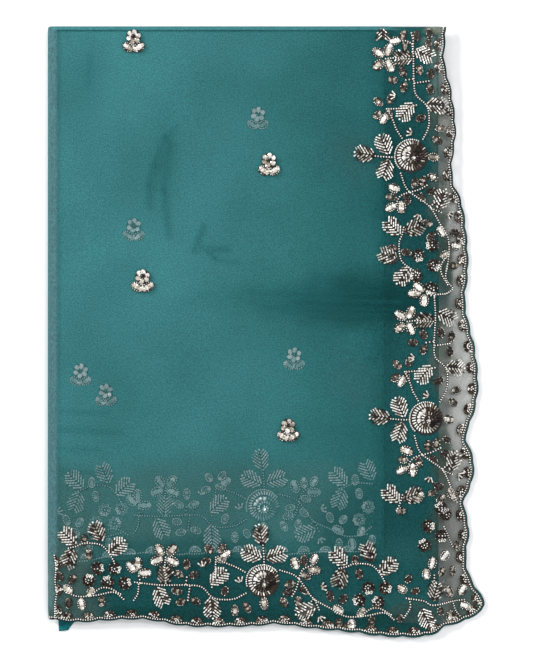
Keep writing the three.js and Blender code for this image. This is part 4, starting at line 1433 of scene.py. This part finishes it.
LEAVES = (
    Spot(-98, 6, 85, 0.5), Spot(-102, -15, -65, 0.8), Spot(-45, 4, 40, 0.82), Spot(-51, -26, -85, 0.72),
    Spot(43, -29, 200, 0.75), Spot(-2, 46, 100, 0.62), Spot(-11, 27, 155, 0.85), Spot(13, 26, 18, 0.8),
)
SPRIG_LEAVES = (
    Spot(76, 24, 135, 0.8), Spot(77, 3, -110, 0.58), Spot(105, 29, 115, 0.6), Spot(124, 14, 40, 0.8),
)
STEMS = (
    (Spot(-128, -1), Spot(-112, -3), Spot(-100, -4), Spot(-75, -4), Spot(-61, -6), Spot(-49, -17),
     Spot(-30, -18), Spot(-17, -12)),
    (Spot(17, 11), Spot(34, 4), Spot(50, -17), Spot(68, -27), Spot(84, -35), Spot(104, -34), Spot(121, -31),
     Spot(131, -38)),
    (Spot(1, 17), Spot(1, 24), Spot(0, 36)),
    (Spot(-97, -2), Spot(-98, 14), Spot(-97, 24)),
    (Spot(-77, -3), Spot(-76, 4)),
    (Spot(-73, -5), Spot(-75, -19)),
    (Spot(-51, -6), Spot(-48, 8), Spot(-47, 22)),
    (Spot(-47, 24), Spot(-38, 19), Spot(-28, 15), Spot(-18, 9)),
    (Spot(-122, -2), Spot(-124, 5)),
    (Spot(-124, -3), Spot(-125, -13), Spot(-129, -19)),
    (Spot(36, 3), Spot(40, 12), Spot(50, 17)),
    (Spot(36, 2), Spot(33, -8), Spot(29, -15)),
    (Spot(50, -18), Spot(45, -24)),
    (Spot(52, -19), Spot(56, -28)),
    (Spot(98, -34), Spot(108, -27), Spot(117, -27), Spot(128, -33)),
)
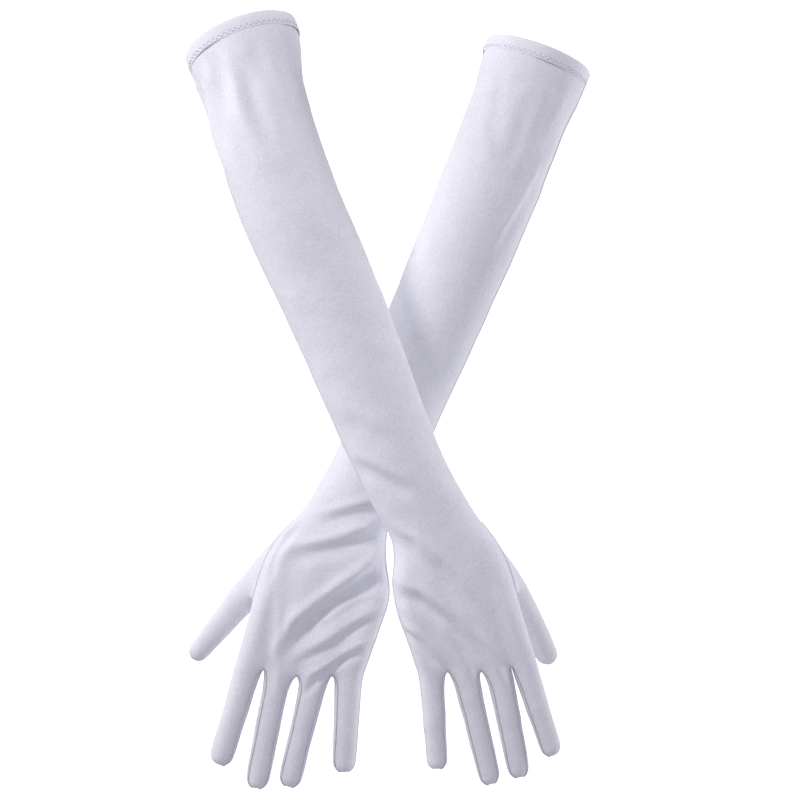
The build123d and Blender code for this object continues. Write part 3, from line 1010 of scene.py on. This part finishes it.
def hang_pieces(glove, pieces, seams, digits, thumb):
    """Hangs a glove's panels and seams on its bodies, in place of the CAD's."""
    elbow = Vector(JOINTS[f"{glove}_elbow"]["pos_m"])
    wrist = Vector(JOINTS[f"{glove}_wrist"]["pos_m"])
    way = (wrist - elbow).normalized()
    sleeve, hand, thumb_knit = (pieces[f"{glove}_{name}"] for name in ("sleeve", "hand", "thumb"))
    for piece in (sleeve, seams["sleeve_side_seam"]):
        bend_at(piece, glove, ("upper_sleeve", "forearm_sleeve"), "elbow", way, ELBOW_REACH, ELBOW_REACH)
    halves = [f"{glove}_{part}_{half}" for part in ("upper", "forearm") for half in ("back", "palm")]
    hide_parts(*halves)
    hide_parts(f"{glove}_upper_side_seam", f"{glove}_forearm_side_seam")
    for piece in (hand, seams["hand_side_seam"], seams["thumb_seam"]):
        bend_at(piece, glove, ("forearm_sleeve", "hand"), "wrist", way, WRIST_BEFORE, WRIST_AFTER)
    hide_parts(f"{glove}_hand_back", f"{glove}_hand_palm")
    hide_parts(f"{glove}_hand_side_seam")
    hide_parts(f"{glove}_thumb_seam")
    bend_digit(thumb_knit, glove, "thumb_body", thumb, THUMB_START, THUMB_END)
    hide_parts(f"{glove}_thumb")
    sewn = {f"{glove}_{name}": piece for name, piece in seams.items()}
    for name in FINGERS:
        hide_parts(f"{glove}_{name}_back", f"{glove}_{name}_palm")
        for key, piece in {**pieces, **sewn}.items():
            if key.startswith(f"{glove}_{name}_"):
                bend_digit(piece, glove, f"{name}_finger", digits[name], FINGER_START, FINGER_END)
        for side in FOURCHETTES[name]:
            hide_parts(f"{glove}_{name}_{side}_fourchette")


def build_glove(glove, knit, fourchette_knit, hem_knit, seam_thread, gusset_thread, hem_thread):
    """Makes all the pieces of one glove and hangs them on their bodies."""
    skin, digits, thumb = build_cage(glove)
    apply_modifier(skin, "SUBSURF", levels=SUBDIVISIONS, render_levels=SUBDIVISIONS)
    wrist = Vector(JOINTS[f"{glove}_wrist"]["pos_m"])
    press_folds(skin, glove, (digits["middle"]["root"] - wrist).length)
    seams = sew_seams(glove, skin, seam_thread, gusset_thread)
    pieces = cut_apart(skin)
    for name, piece in pieces.items():
        finish_panel(piece, fourchette_knit if "fourchette" in name else knit)
    hang_pieces(glove, pieces, seams, digits, thumb)

    band, stitching = hem_band(glove, hem_knit), hem_stitching(glove, hem_thread)
    for piece, slot in ((band, "hem_knit"), (stitching, "hem_thread")):
        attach(piece, f"{glove}_upper_sleeve")
    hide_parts(f"{glove}_hem_band")
    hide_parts(f"{glove}_hem_stitching")


white_knit = knit_material("white_stretch_knit", (0.96, 0.96, 0.97), (0.79, 0.785, 0.83))
strip_knit = knit_material("fourchette_stretch_knit", (0.96, 0.96, 0.97), (0.78, 0.775, 0.82), WALE * 1.05)
# Painted light: the hem band's knit is a lighter copy of the sleeve's knit. It brightens the band in place of the
# light that its angled surface misses.
painted_light_hem_knit = knit_material("folded_hem_knit", (0.97, 0.97, 0.98), (0.87, 0.865, 0.90))
overlock = thread_material("overlock_thread", (0.92, 0.92, 0.95), (0.80, 0.79, 0.85))
# The fourchette seams' thread is real, but its grey tone is painted shade: it draws dark lines where shade falls
# in the crotches between the fingers.
gusset_thread = thread_material("gusset_thread", (0.74, 0.73, 0.79), (0.52, 0.51, 0.58))
hem_cotton = thread_material("hem_thread", (0.80, 0.79, 0.84), (0.60, 0.59, 0.66))
for glove in ("left", "right"):
    build_glove(glove, white_knit, strip_knit, painted_light_hem_knit, overlock, gusset_thread, hem_cotton)


# Stage


def glowing(name, colour, strength):
    """A plain even surface for the floor and the backdrop."""
    nodes = Nodes(name)
    nodes.shader.inputs["Base Color"].default_value = (0.9, 0.9, 0.91, 1)
    nodes.shader.inputs["Emission Color"].default_value = (*colour, 1)
    nodes.shader.inputs["Emission Strength"].default_value = strength
    return nodes.material


def stage_piece(piece, name, material):
    """Marks a floor or backdrop, seen but giving no light of its own."""
    piece.name = name
    piece.data.materials.append(material)
    piece.visible_diffuse = piece.visible_glossy = False
    piece.visible_transmission = piece.visible_shadow = False


def area_light(name, place, target, size, power, colour):
    """A soft light that faces a point."""
    data = bpy.data.lights.new(name, "AREA")
    data.shape, data.size, data.energy, data.color = "DISK", size, power, colour
    light = bpy.data.objects.new(name, data)
    bpy.context.scene.collection.objects.link(light)
    light.location = place
    light.rotation_euler = (Vector(target) - Vector(place)).to_track_quat("-Z", "Y").to_euler()


def studio_world():
    """A white studio: bright behind and beside the gloves, dimmer on the camera's side."""
    world = bpy.data.worlds.new("studio")
    bpy.context.scene.world = world
    world.use_nodes = True
    tree = world.node_tree
    split = tree.nodes.new("ShaderNodeSeparateXYZ")
    tree.links.new(tree.nodes.new("ShaderNodeTexCoord").outputs["Generated"], split.inputs[0])
    reach = tree.nodes.new("ShaderNodeMapRange")
    reach.interpolation_type = "SMOOTHSTEP"
    for socket, value in zip(reach.inputs[1:5], (-0.5, 0.5, 0.44, 0.62)):
        socket.default_value = value
    tree.links.new(split.outputs["Y"], reach.inputs["Value"])
    background = tree.nodes["Background"]
    background.inputs["Color"].default_value = (0.87, 0.86, 1.0, 1)
    tree.links.new(reach.outputs["Result"], background.inputs["Strength"])


def build_stage():
    """The floor, the backdrop, the lights and the camera."""
    low, high = (Vector(corner) for corner in cad_box)
    middle = (low + high) / 2
    bpy.ops.object.select_all(action="DESELECT")
    bpy.ops.mesh.primitive_plane_add(size=12, location=(middle.x, middle.y, low.z - 0.35))
    stage_piece(bpy.context.object, "floor", glowing("pale_floor", (1, 1, 1), 1.0))
    bpy.ops.mesh.primitive_uv_sphere_add(segments=48, ring_count=24, radius=7, location=middle)
    stage_piece(bpy.context.object, "backdrop", glowing("white_backdrop", (1, 1, 1), 1.0))
    area_light("key", middle + Vector((-1.2, -1.15, 1.4)), middle, 0.45, 21, (0.97, 0.96, 1.0))
    area_light("left_side", middle + Vector((-2.0, 0.3, 0.4)), middle, 1.2, 12, (0.96, 0.96, 1.0))
    area_light("right_side", middle + Vector((2.0, 0.6, 0.3)), middle, 1.2, 20, (0.96, 0.96, 1.0))
    area_light("front_fill", middle + Vector((0.4, -2.4, 0.2)), middle, 1.6, 4, (0.95, 0.94, 1.0))
    studio_world()
    bpy.context.scene.view_settings.view_transform = "Standard"
    data = bpy.data.cameras.new("camera")
    data.lens, data.sensor_width = 109.1, 36
    camera = bpy.data.objects.new("camera", data)
    bpy.context.scene.collection.objects.link(camera)
    camera.location = (middle.x + 0.008, -1.628, middle.z + 0.004)
    camera.rotation_euler = (pi / 2, 0, 0)
    bpy.context.scene.camera = camera


build_stage()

TO DO: Reproduce each line of the material containing the word "this".

ANSWER TO THE PROBLEM:
Keep writing the three.js and Blender code for this image. This is part 4, starting at line 1433 of scene.py. This part finishes it.
The build123d and Blender code for this object continues. Write part 3, from line 1010 of scene.py on. This part finishes it.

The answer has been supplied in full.